Airflow scheduler processes files in the DAGs directory in round-robin scheduling algorithm and this can cause long delays between tasks because the scheduler will not be able to enqueue a task whose dependencies recently completed until its round robin returns to the enclosing DAG's module. Multiple DAG objects can be defined in the same Python module, but this is generally discouraged from a fault isolation perspective.

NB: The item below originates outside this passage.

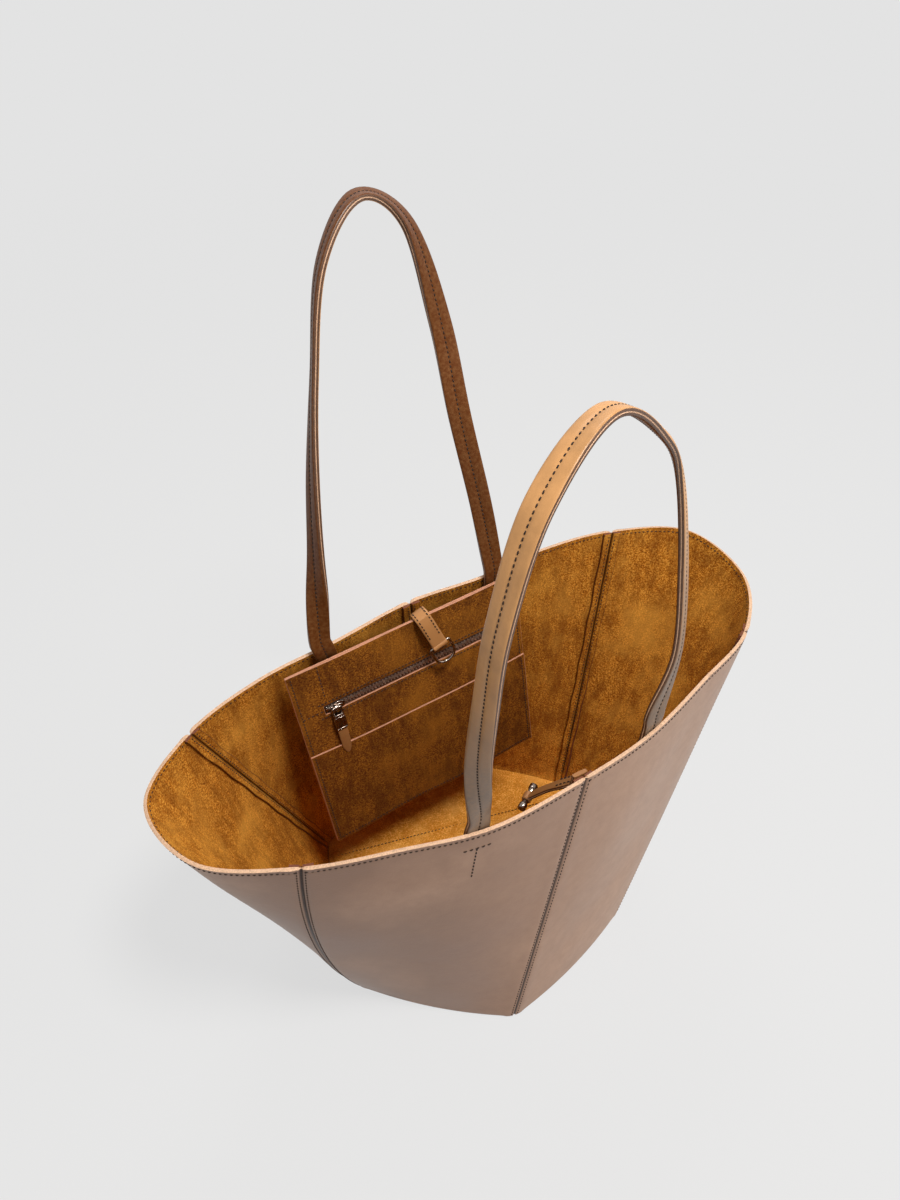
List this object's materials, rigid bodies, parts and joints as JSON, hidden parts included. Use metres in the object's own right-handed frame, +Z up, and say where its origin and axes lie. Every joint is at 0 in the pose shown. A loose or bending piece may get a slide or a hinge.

It may be necessary to define multiple DAGs per module.

  • Sometimes the best approach is to restart the scheduler:

    1. Get cluster credentials as described in official documentation
    2. Run the following command to restart the scheduler:

kubectl get deployment airflow-scheduler -o yaml | kubectl replace --force -f -

Additionally, please restart the Airflow web server. Sometimes broken, invalid or resource intensive DAGs can cause webserver crashes, restarts or complete downtime. Once way to do so is remove or upgrade one of the PyPI packages from your environment.

  • Exceeding API usage limits/quotas

To avoid exceeding API usage limits/quotas or avoid running too many simultaneous processes, you can define Airflow pools in the Airflow web UI and associate tasks with existing pools in your DAGs. Refer to the Airflow documentation.

  • Check the logs in Logging section -> Cloud Composer Environment and look for any errors or warnings like: cannot import module, DagNotFound in DagModel.

Please, have a look to my earlier answer regarding memory. Referring to the official documentation:

DAG execution is RAM limited. Each task execution starts with two Airflow processes: task execution and monitoring. Currently, each node can take up to 6 concurrent tasks. More memory can be consumed, depending on the size of the DAG.

Moreover, I would like to share with you an interesting article on Medium, regarding calculations for resource requests.

I hope you find the above pieces of information useful.